Studying the Ölfus seismicity using the second mode of correlation and grouping we obtain the plots in Figure 18B and C. In Figure 18B we see that the seismicity in July correlate very well, the rapid increase in number of events is not mirrored by an increase in the number of ungrouped events. Conversely, the increase in seismicity in November has an associated increase in the number of ungrouped events. The grouping pattern becomes clearer if we plot the number of ungrouped events and number of groups as a function of the event number, Figure 18C. We now clearly see a change in the grouping pattern around event 430, which corresponds to late September, where the slope of the curve significantly changes. We interpret the lack of correlation after September as an indication that the microseismicity changed characteristics. Before late September many events occur on the same fault (or a very close, similarly oriented fault) with very similar slip directions. We refer to these events as repeated events. After September, spectral amplitude correlation indicates that either the focal mechanisms are different, both compared to earlier and to current seismicity, or the events occur at different locations compared to earlier and current seismicity. These events will be referred to as solitary events. High accuracy relative relocation [Slunga et al., 1995] supports the notion of a more diffuse seismicity towards the end of the period.

Using one of the groups produced by spectral amplitude correlation of the entire data set, now with $r_{min} = 0.9$ and $f_{min} = 0.9$, we compute a composite focal mechanism. There were 27 events in the group and the nodal planes of the optimal focal mechanisms have a spread of approximately ${50}^{\circ}$, both in strike and dip. Utilizing the spectral amplitudes from the 27 events we compute a median distribution of spectral amplitudes for the entire group. All events' first motion directions are stacked and then the combined amplitudes and polarities are used to compute a new focal mechanism using the SIL algorithm. The nodal planes of the composite focal mechanism are compared to the result of relative relocation, and one of the nodal planes is only ${15}^{\circ}$ away from the common fault plane defined by the relocations. The fit is not perfect, but considering the rough amplitude stacking technique it is quite good. Among the acceptable focal mechanisms we find one nodal plane that is only ${7}^{\circ}$ away from the common fault plane.

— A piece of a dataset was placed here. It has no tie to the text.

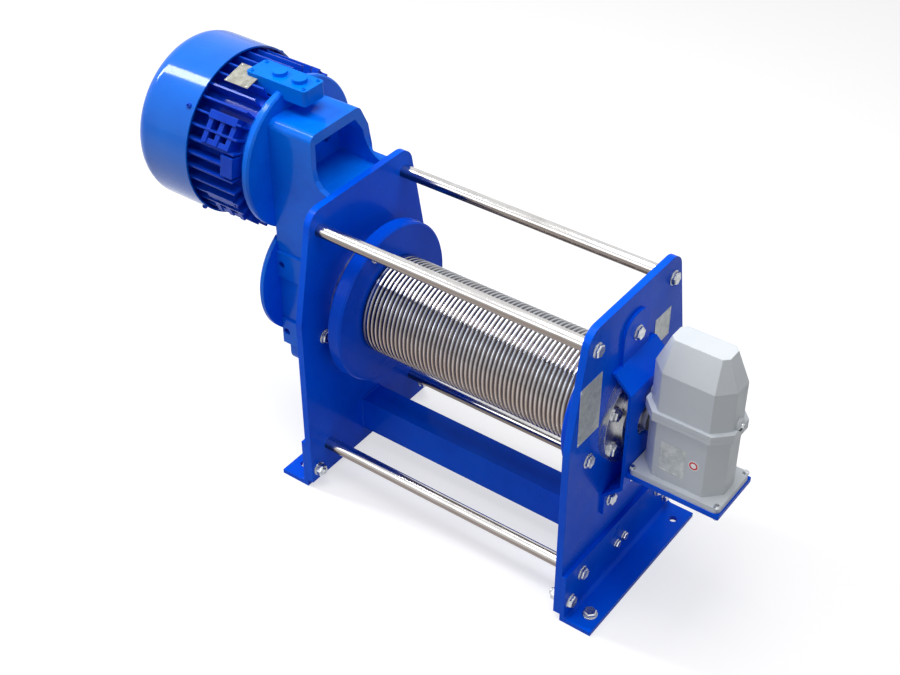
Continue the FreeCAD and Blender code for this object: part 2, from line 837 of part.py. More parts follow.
def motor_flange():
    """Flange on the gearbox with the motor's end shield, cut flat under the terminal box."""
    edge = s.flange_chamfer
    rim = s.motor_flange_diameter / 2
    shield = s.end_shield_diameter / 2
    end = -s.motor_flange_length - s.end_shield_length
    body = turned_body("motor_flange", [
        (0, 0),
        (end, 0),
        (end, shield - 2 * edge),
        (end + 2 * edge, shield),
        (-s.motor_flange_length, shield),
        (-s.motor_flange_length, rim - edge),
        (edge - s.motor_flange_length, rim),
        (-edge, rim),
        (0, rim - edge),
    ])
    cut_box_seat(body, case_back, s.fin_height * 2)
    return finish_piece(body, "motor_flange", (case_back, 0, s.motor_axis))


motor_flange()


def add_slab(sketch, angle, side, low, high, outer):
    """A slab on the motor's core, square to the radius at an angle above the horizontal."""
    across = side * round(math.cos(math.radians(angle)), 6)
    up = round(math.sin(math.radians(angle)), 6)
    inner = s.motor_core_diameter / 2 - s.seat_thickness
    corners = []
    for radius, shift in ((inner, low), (outer, low), (outer, high), (inner, high)):
        shift = size(shift)
        corners.append((radius * across - shift * (side * up), radius * up + shift * (side * across)))
    add_polygon(sketch, corners)


def motor_frame():
    """Cast frame: a round core with cooling fins, cast seats for feet and a terminal box seat."""
    body = new_body("motor_frame")
    core = new_sketch(body, "YZ_Plane")
    add_circle(core, 0, 0, s.motor_core_diameter)
    pad(body, core, s.motor_core_length, backwards=True)
    seat_places = [(angle, side) for angle in SEAT_ANGLES for side in (-1, 1)]
    bars = new_sketch(body, "YZ_Plane", -s.seat_start)
    for angle, side in seat_places:
        add_slab(bars, angle, side, -0.5 * s.seat_thickness, s.seat_thickness, fin_tip)
        add_slab(bars, angle, side, s.seat_window_depth - s.seat_width,
                 s.seat_window_depth + s.seat_thickness - s.seat_width, fin_tip - s.fin_height / 4)
    pad(body, bars, s.seat_length, backwards=True)
    web_pitch = (s.seat_length - s.seat_thickness) / 2
    for number in range(3):
        webs = new_sketch(body, "YZ_Plane", -s.seat_start - web_pitch * number)
        for angle, side in seat_places:
            add_slab(webs, angle, side, s.seat_window_depth - s.seat_width, 0,
                     fin_tip - s.fin_height / 6)
        pad(body, webs, s.seat_thickness, backwards=True)
    bosses = new_sketch(body, "YZ_Plane")
    for side in (-1, 1):
        add_slab(bosses, BOSS_ANGLE, side, -s.boss_width / 2, s.boss_width / 2, fin_tip)
    pad(body, bosses, s.boss_length, backwards=True)
    fin = new_sketch(body, "YZ_Plane")
    half = s.fin_thickness / 2
    add_box(fin, -half, half, s.motor_core_diameter / 2 - s.fin_height / 2, fin_tip)
    ridge = pad(body, fin, s.motor_core_length, backwards=True)
    ring = body.newObject("PartDesign::PolarPattern", "motor_fins")
    ring.Originals = [ridge]
    ring.Axis = (core, ["N_Axis"])
    ring.Angle = 360
    bind(ring, "Occurrences", s.fin_count)
    body.Tip = ring
    cut_box_seat(body, shield_end, s.fin_height * 2)
    return finish_piece(body, "motor_frame", (shield_end, 0, s.motor_axis))


motor_frame()
turned("motor_rear_shield", [
    (0, 0), (-s.rear_shield_length, 0),
    (-s.rear_shield_length, s.cowl_diameter / 2 - s.cowl_wall),
    (0, s.cowl_diameter / 2 - s.cowl_wall),
], (core_end, 0, s.motor_axis))


def fan_cowl():
    """Thin sheet cowl, open towards the fins, with a rounded end and air slots in it."""
    body = new_body("fan_cowl")
    profile = new_sketch(body, "XZ_Plane")
    outer = s.cowl_diameter / 2
    inner = outer - s.cowl_wall
    add_polygon(profile, [
        (0, inner),
        (0, outer),
        (-s.cowl_length, outer),
        (-s.cowl_length, 0),
        (s.cowl_wall - s.cowl_length, 0),
        (s.cowl_wall - s.cowl_length, inner),
    ])
    turn = body.newObject("PartDesign::Revolution", "cowl_turn")
    turn.Profile = profile
    turn.ReferenceAxis = (profile, ["H_Axis"])
    turn.Angle = 360
    end = -s.cowl_length.value
    round_edges(body, s.cowl_round, lambda edge: edge.Curve.TypeId == "Part::GeomCircle"
                and abs(edge.CenterOfMass.x - end) < 1e-3 and edge.Curve.Radius > inner.value)
    round_edges(body, s.cowl_round - s.cowl_wall, lambda edge: edge.Curve.TypeId == "Part::GeomCircle"
                and abs(edge.CenterOfMass.x - end - s.cowl_wall.value) < 1e-3
                and edge.Curve.Radius > inner.value - 1)
    slot = new_sketch(body, "YZ_Plane", -s.cowl_length)
    half = s.grille_slot_width / 2
    add_box(slot, -half, half, s.grille_slot_start, s.grille_slot_end)
    cut = pocket(body, slot, 2 * s.cowl_wall, backwards=True)
    grille = body.newObject("PartDesign::PolarPattern", "cowl_grille")
    grille.Originals = [cut]
    grille.Axis = (slot, ["N_Axis"])
    grille.Angle = 360
    bind(grille, "Occurrences", s.grille_slot_count)
    body.Tip = grille
    return finish_piece(body, "fan_cowl", (cowl_rim, 0, s.motor_axis))


fan_cowl()


def rounded_block(label, corner, length, width, height, radius):
    """An upright block from its low corner, with its four vertical edges rounded."""
    body = new_body(label)
    base = new_sketch(body, "XY_Plane")
    add_box(base, 0, length, 0, width)
    pad(body, base, height)
    round_edges(body, radius, lambda edge: along(edge, 2))
    return finish_piece(body, label, corner)


lid_base = s.box_base + s.box_height
box_end = s.box_start + s.box_length
box_middle = s.box_front + s.box_depth / 2
rounded_block("terminal_box", (s.box_start, s.box_front, s.box_base),
              s.box_length, s.box_depth, s.box_height, s.box_corner_radius)
rounded_block("terminal_box_lid", (s.box_start, s.box_front, lid_base),
              s.box_length, s.box_depth, s.box_lid_thickness, s.box_corner_radius)

plugs = []
for number in (1, 2):
    plug = doc.addObject("Part::Cylinder", f"plug_{number}")
    bind(plug, "Radius", s.plug_diameter / 2)
    bind(plug, "Height", s.plug_height)
    bind(plug, "Placement.Base.x", box_end - s.plug_pitch * (number - 0.25))
    bind(plug, "Placement.Base.y", box_middle)
    bind(plug, "Placement.Base.z", lid_base + s.box_lid_thickness)
    plugs.append(plug)
plug_pair = doc.addObject("Part::Compound", "plug_pair")
plug_pair.Links = plugs
finish_piece(plug_pair, "terminal_box_plugs")


# ---------------------------------------------------------------- limit switch on its bracket

web = s.bracket_stand_off
sheet_shift = s.bracket_sheet * 0.414214


def switch_bracket():
    """Bent sheet: a rounded tab on the plate, a web standing off it and a return to two bolts."""
    body = new_body("switch_bracket")
    thick = s.bracket_sheet
    bend_top = s.bracket_bend_top
    bend_low = s.bracket_bend_low
    section = new_sketch(body, "XZ_Plane")
    add_polygon(section, [
        (0, s.bracket_low_edge),
        (thick, s.bracket_low_edge),
        (thick, bend_low - sheet_shift),
        (web + thick, bend_low + web - sheet_shift),
        (web + thick, bend_top - web + sheet_shift),
        (thick, bend_top + sheet_shift),
        (thick, s.bracket_top_edge),
        (0, s.bracket_top_edge),
        (0, bend_top),
        (web, bend_top - web),
        (web, bend_low + web),
        (0, bend_low),
    ])
    pad(body, section, s.bracket_width, midplane=True)
    sides_cut = new_sketch(body, "YZ_Plane")
    half = s.bracket_tab_width / 2
    for side in (-1, 1):
        near, far = side * half, side * s.bracket_width
        add_box(sides_cut, near, far, bend_top, s.bracket_top_edge + s.bolt_diameter)
    pocket(body, sides_cut, 2 * s.bracket_stand_off, midplane=True)
    top = s.bracket_top_edge.value
    round_edges(body, half - s.bracket_sheet,
                lambda edge: along(edge, 0) and abs(edge.CenterOfMass.z - top) < 1e-3)
    holes = new_sketch(body, "YZ_Plane")
    add_circle(holes, 0, s.drum_axis, s.bracket_bore)
    for y, z in bracket_bolts:
        add_circle(holes, y, z, s.bolt_hole)
    pocket(body, holes, 2 * (web + thick), midplane=True)
    return finish_piece(body, "switch_bracket", (plate_face, 0, 0))


switch_bracket()
on_bracket = plate_face + s.bracket_sheet
bolt_group("bracket_bolts", [(on_bracket,) + place for place in bracket_bolts], 1,
           s.bracket_sheet + s.plate_thickness)

web_face = plate_face + web + s.bracket_sheet
switch_start = web_face + s.switch_gap
shelf_base = s.shelf_top - s.shelf_thickness
rounded_block("switch_shelf", (web_face, -s.shelf_width / 2, shelf_base),
              s.switch_gap + s.switch_length + s.shelf_overhang, s.shelf_width,
              s.shelf_thickness, s.shelf_overhang)


def add_octagon(sketch, length, width, cut, inset=0, middle=0):
    """A rectangle centred at x = middle with its four corners cut, all drawn in by inset."""
    x = length / 2 - inset
    y = width / 2 - inset
    low, high = middle - x, middle + x
    add_polygon(sketch, [
        (low + cut, -y), (high - cut, -y), (high, cut - y), (high, y - cut),
        (high - cut, y), (low + cut, y), (low, y - cut), (low, cut - y),
    ])


def switch_base():
    """Housing of the limit switch: a foot flange, an eight-sided body and a rim under the cover."""
    body = new_body("switch_base")
    half = s.switch_width / 2
    inset = s.switch_body_inset
    foot = new_sketch(body, "XY_Plane")
    add_box(foot, 0, s.switch_length, -half, half)
    pad(body, foot, s.switch_flange_height)
    round_edges(body, s.switch_flange_round, lambda edge: along(edge, 2))
    middle = s.switch_length / 2
    walls = new_sketch(body, "XY_Plane")
    add_octagon(walls, s.switch_length, s.switch_width, s.cover_chamfer, inset, middle)
    pad(body, walls, s.switch_flange_height + s.switch_body_height)
    rim = new_sketch(body, "XY_Plane", s.switch_flange_height + s.switch_body_height - s.rim_height)
    add_octagon(rim, s.switch_length, s.switch_width, s.cover_chamfer, inset - s.rim_reach, middle)
    pad(body, rim, s.rim_height)
    holes = new_sketch(body, "XY_Plane")
    for x, y in switch_bolt_places:
        add_circle(holes, x, y, s.switch_bolt_hole)
    pocket(body, holes, s.switch_flange_height, backwards=True)
    bore = new_sketch(body, "YZ_Plane", inset)
    add_circle(bore, 0, s.drum_axis - s.shelf_top, s.input_shaft_diameter + 2 * s.running_clearance)
    pocket(body, bore, s.input_bore_depth, backwards=True)
    return finish_piece(body, "switch_base", (switch_start, 0, s.shelf_top))


corner = s.switch_body_inset / 2
switch_bolt_places = [(x, side * (s.switch_width / 2 - corner))
                      for x in (corner, s.switch_length - corner) for side in (-1, 1)]
switch_base()

cover_base = s.shelf_top + s.switch_flange_height + s.switch_body_height


def switch_cover():
    """Cover with a rim, cut corners and a faceted roof."""
    body = new_body("switch_cover")
    length = s.switch_length - 2 * s.switch_body_inset
    width = s.switch_width - 2 * s.switch_body_inset
    rim = new_sketch(body, "XY_Plane")
    grow = 2 * s.rim_reach
    add_octagon(rim, length + grow, width + grow, s.cover_chamfer)
    pad(body, rim, s.rim_height)
    walls = new_sketch(body, "XY_Plane")
    add_octagon(walls, length, width, s.cover_chamfer)
    pad(body, walls, s.cover_wall_height)
    eaves = new_sketch(body, "XY_Plane", s.cover_wall_height)
    add_octagon(eaves, length, width, s.cover_chamfer)
    ridge = new_sketch(body, "XY_Plane", s.cover_wall_height + s.cover_roof_height)
    add_octagon(ridge, length, width, s.cover_chamfer / 3, s.cover_roof_inset)
    roof = body.newObject("PartDesign::AdditiveLoft", "cover_roof")
    roof.Profile = eaves
    roof.Sections = [ridge]
    roof.Ruled = True
    middle = switch_start + s.switch_length / 2
    return finish_piece(body, "switch_cover", (middle, 0, cover_base))


switch_cover()


def upright_bolts(label, places, base, diameter, flats, height, grip):
    """Bolts standing on one level, heads up, as one piece."""
    bolts = []
    for number, (x, y) in enumerate(places, start=1):
        head = doc.addObject("Part::Prism", f"{label}_head_{number}")
        head.Polygon = 6
        bind(head, "Circumradius", flats / 1.7320508)
        bind(head, "Height", height)
        shank = doc.addObject("Part::Cylinder", f"{label}_shank_{number}")
        bind(shank, "Radius", diameter / 2)
        bind(shank, "Height", grip + height / 2)
        for part, z in ((head, base), (shank, base - grip)):
            for axis, amount in zip("xyz", (x, y, z)):
                bind(part, f"Placement.Base.{axis}", amount)
        whole = doc.addObject("Part::MultiFuse", f"{label}_{number}")
        whole.Shapes = [head, shank]
        bolts.append(whole)
    group = doc.addObject("Part::Compound", f"group_{label}")
    group.Links = bolts
    return finish_piece(group, label)


upright_bolts("switch_bolts", [(switch_start + x, y) for x, y in switch_bolt_places],
              s.shelf_top + s.switch_flange_height, s.switch_bolt_diameter, s.switch_bolt_flats,
              s.switch_bolt_head, s.switch_flange_height)


# ---------------------------------------------------------------- check and write

doc.recompute()
for thing in doc.Objects:
    if "Invalid" in thing.State or "Error" in thing.State:
        raise RuntimeError(f"{thing.Name} ({thing.Label}) failed: {thing.State}")

os.makedirs("parts", exist_ok=True)
for piece in pieces:
    if piece.Shape.isNull() or not piece.Shape.isValid():
        raise RuntimeError(f"{piece.Label} has no valid shape")
    piece.Shape.exportStep(f"parts/{piece.Label}.step")
    print(f"{piece.Label}: {len(piece.Shape.Solids)} solid(s), {piece.Shape.Volume / 1000:.1f} cm3")
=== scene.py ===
"""Looks of the wire rope winch: materials, rope groove, bolts, labels, welds, light and camera.

Metres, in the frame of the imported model: X along the drum, -Y to the front, +Z up.
"""
import json
import math
import random

import bmesh
import bpy
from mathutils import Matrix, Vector


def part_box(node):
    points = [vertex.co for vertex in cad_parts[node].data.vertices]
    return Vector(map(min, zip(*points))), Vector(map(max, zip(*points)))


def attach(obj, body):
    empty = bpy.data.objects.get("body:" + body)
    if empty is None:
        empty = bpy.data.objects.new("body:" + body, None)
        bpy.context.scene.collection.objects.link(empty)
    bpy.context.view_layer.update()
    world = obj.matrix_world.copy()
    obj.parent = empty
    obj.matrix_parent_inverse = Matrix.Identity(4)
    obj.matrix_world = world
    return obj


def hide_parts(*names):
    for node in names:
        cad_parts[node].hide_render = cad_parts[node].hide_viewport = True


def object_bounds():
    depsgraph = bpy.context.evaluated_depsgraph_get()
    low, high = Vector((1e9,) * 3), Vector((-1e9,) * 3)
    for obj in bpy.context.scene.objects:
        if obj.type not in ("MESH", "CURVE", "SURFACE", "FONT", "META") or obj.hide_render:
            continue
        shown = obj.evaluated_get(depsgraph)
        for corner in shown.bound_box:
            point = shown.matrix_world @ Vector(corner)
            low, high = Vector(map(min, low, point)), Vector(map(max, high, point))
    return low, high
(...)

Figure: Stress tensor inversion of the 199 events from Ölfus, Iceland, July, 1998. Symbols and patterns are as in Figure 17, with the exception that I do not plot the 10% confidence limits for the stresses here. A) Inversion result using 199 events and 199 as the number of events when calculating the confidence levels. B) Result using 199 events in the inversion and 59 reduced events, according to Magee [1997], for the confidence level calculation. C) Result using 79 reduced (from spectral amplitude correlation) events, of which 10 are composite events, for both the inversion and the confidence level estimates.

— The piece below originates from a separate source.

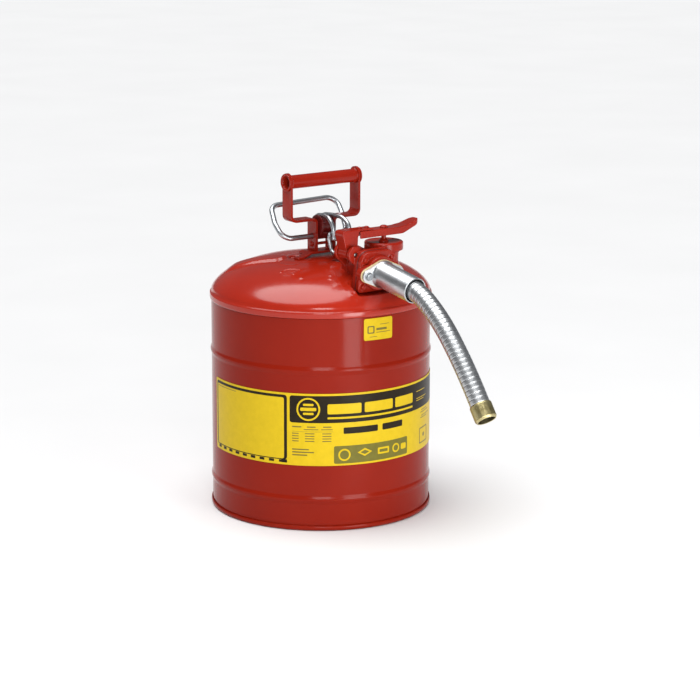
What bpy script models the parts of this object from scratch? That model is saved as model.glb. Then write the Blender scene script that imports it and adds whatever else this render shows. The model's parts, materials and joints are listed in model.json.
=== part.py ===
"""Safety gas can: a 5 gallon steel can with a fixed carrying handle, a squeeze trigger that opens
the pour valve through a wire pull link, a spring-closed fill lid and a flexible pouring hose.

Frame: the origin is the centre of the can's foot ring, +Z is up, the spout pours towards -Y and the
handle bar lies along X. Every length below is in millimetres and is scaled to metres by MM.
"""

import math

import bmesh
import bpy
import numpy as np
from mathutils import Matrix, Vector

MM = 0.001

# ---------------------------------------------------------------- driving dimensions (mm)
BODY_R = 147.0            # outside of the can's wall
WALL = 1.2                # sheet thickness of wall, dome and bottom
SEAM_R = 149.0            # outside of the rolled seams
SEAM_Z = 283.6            # underside of the top seam
DOME_Z, DOME_H = 294.2, 46.0   # springing height of the dome and its rise
DOME_P, DOME_Q = 2.58, 1.61    # shape of the dome's curve
DOME_R = 147.2
BEAD_Z = (214.5, 41.2)    # heights of the two stiffening beads
BEAD_H, BEAD_OUT = 5.6, 1.5
STEPS = 60                # facets round the can

LABEL_Z = (88.2, 184.8)   # the wrap-round label
LABEL_A = (-105.0, 75.0)  # its ends, degrees from the pour direction, + towards +X
SMALL_LABEL_Z = (252.6, 281.4)
SMALL_LABEL_A = (-12.8, 3.9)

BAR_Z = 442.8             # carrying bar
BAR_R = 9.0
STRAP_Y = -2.2            # centre of the two straps that hold the bar
STRAP_W, STRAP_T = 20.4, 3.0
STRAP_X = 54.7            # upper part of each strap
LEG_X = 14.5              # lower part of each strap
JOG_Z = 391.0             # where the strap steps inwards
STRAP_TOP = 455.0
BRACKET_Z = 346.5         # bridge that the legs stand on
BRACKET_W = 24.0

PIVOT_Y, PIVOT_Z = -2.5, 367.5   # trigger axis, along X
TRIGGER_TILT = 50.0       # the trigger loop leans back from upright
TRIGGER_R = 3.1
CAM_Y, CAM_Z, CAM_R = -6.0, 381.5, 14.3
CAM_CORE_R = 10.2
BAIL_R = 2.9
HOOK_R = 2.1
PIN_Y, PIN_Z = -44.5, 350.5      # where the pull link takes the valve stem's clevis

POUR_Y, POUR_Z = -128.2, 338.0   # centre of the pour flange's front face
POUR_DIP = 8.5            # the pour axis dips this much below level, degrees
ADAPTER_R, ADAPTER_BORE = 17.0, 15.3
ADAPTER_END = 82.0        # from the pour flange to the adapter's mouth
HOSE_R = 13.0
TIP_LENGTH = 22.0

NECK_X, NECK_Y = 32.0, -98.0     # fill neck
LID_R, LID_Z0, LID_Z1 = 25.7, 361.6, 368.6
HINGE_X, HINGE_Z = -26.6, 360.6  # lid hinge axis, along Y
EAR_R = 10.8
GAP = 0.3

# ---------------------------------------------------------------- scene and helpers
for old in list(bpy.data.objects):
    bpy.data.objects.remove(old, do_unlink=True)

PARTS = bpy.data.collections.new("safety_gas_can")
CUTTERS = bpy.data.collections.new("cutters")
bpy.context.scene.collection.children.link(PARTS)
bpy.context.scene.collection.children.link(CUTTERS)


def material(name, colour, roughness, metallic):
    made = bpy.data.materials.new(name)
    made.use_nodes = True
    shader = made.node_tree.nodes["Principled BSDF"]
    shader.inputs["Base Color"].default_value = (*colour, 1.0)
    shader.inputs["Roughness"].default_value = roughness
    shader.inputs["Metallic"].default_value = metallic
    made.diffuse_color = (*colour, 1.0)
    return made


RED = (0.46, 0.022, 0.012)
DARK_RED = (0.20, 0.012, 0.010)
ZINC = (0.62, 0.64, 0.66)
STEEL = (0.52, 0.53, 0.54)
BRASS = (0.62, 0.42, 0.14)
YELLOW = (0.80, 0.52, 0.02)
CORK = (0.62, 0.52, 0.32)
BLACK = (0.02, 0.02, 0.02)


def paint(name):
    return material(name + "_paint", RED, 0.28, 0.0)


def put(name, data, mat, cutter=False):
    made = bpy.data.objects.new(name, data)
    (CUTTERS if cutter else PARTS).objects.link(made)
    if cutter:
        made.hide_render = True
        made.display_type = "WIRE"
    elif mat is not None:
        data.materials.append(mat)
    return made


def smooth(obj, angle=35.0):
    obj.data.shade_smooth()
    obj.data.set_sharp_from_angle(angle=math.radians(angle))


def mesh_of(name, bm):
    data = bpy.data.meshes.new(name)
    bm.to_mesh(data)
    bm.free()
    return data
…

Finally, we test the correlation and grouping scheme in terms of input to the stress tensor inversion. Magee [1997] discussed the issue of redundant focal mechanisms and approached the problem by assigning the nodal plane normals to ${10}^{\circ}$ bins over the lower hemisphere and using half the number of filled bins as the number of non-redundant events when calculating the confidence limits. The correlation and grouping scheme can be used to assess the similarity of closely located events, i.e. if two events have identical focal mechanisms but are far from each other (depending on station geometry and focal mechanism), they will not be identified as similar. The correlation will, thus, not be able to identify all redundant focal mechanisms, but as we shall see below, it can significantly improve the calculation of confidence limits and reduce the size of the data set. We will use the term reduced events instead of non-redundant henceforth.

We perform stress tensor inversions using both the full number of events and the binned number of events for calculating confidence limits and compare these to an inversion of a data set reduced by the correlation. Microearthquake data from 1998, 199 events in July and 182 in November, is used for the inversions. I show here the result of the July data. The binning technique of Magee [1997] estimates that there are 59 reduced events in July and the spectral amplitude correlation results in 69 ungrouped events and 10 groups, i.e. 79 reduced events. In Figure 19 we show the inversion results using the three different approaches and the inversion algorithm of Paper II. Figures 19A and 19B show the confidence regions obtained using 199 and 59 reduced events, respectively, to calculate the confidence limits. The inversion itself uses all 199 events which is shown by the identical misfits and optimal stress states. We see that there is a large difference in the size of the confidence areas. In Figure 19C is the result of using spectral amplitude correlation to estimate the number of reduced events and using only the reduced events in the inversion. Running the July inversion with the 79 reduced events instead of 199 significantly shortens the necessary computer time. We see in Figure 19C that the optimal stress state is almost identical to the state estimated using the full data set but that the misfit is slightly larger when using only 79 events in the inversion. This is not surprising since among the 199 events there are most likely some rather poorly constrained mechanisms, resulting in a large number of acceptable focal mechanisms which gives the inversion algorithm larger freedom in the choice of fault plane, see Paper II, compared to using 79 well determined events.

Concluding remarks
The spectral amplitude correlation and grouping technique has proven a successful method in terms of assessing the similarity of focal mechanisms of closely located events and grouping of similar events. An event representing the group is selected either through a composite focal mechanism or by choosing the highest quality event, i.e. the event with most stations, amplitude components and polarities. The grouping technique also allows us to form batches of a certain number of reduced events, which will be useful in studies of temporal or spatial variations in the stress field, as in Paper IV.

The issue of how different the focal mechanisms have to be in order to be considered non-redundant in the inversion has not been meticulously studied. We observed the grouping patterns and empirically found values of the grouping parameters that produced homogeneous groups, minimizing the number of events that ``almost'' made it into the groups.

In order to study the influence of spatial variation on the grouping result we will implement means of taking the events locations into account.

The spectral amplitude correlation and grouping technique seems to be a very promising tool for the study of temporal or spatial variations in earthquake repeating patterns. By repeating pattern we refer to changes in the number of repeated events (or groups of repeated events) versus the number of solitary events. A larger study of microearthquake repeating patterns will be undertaken in Paper IV.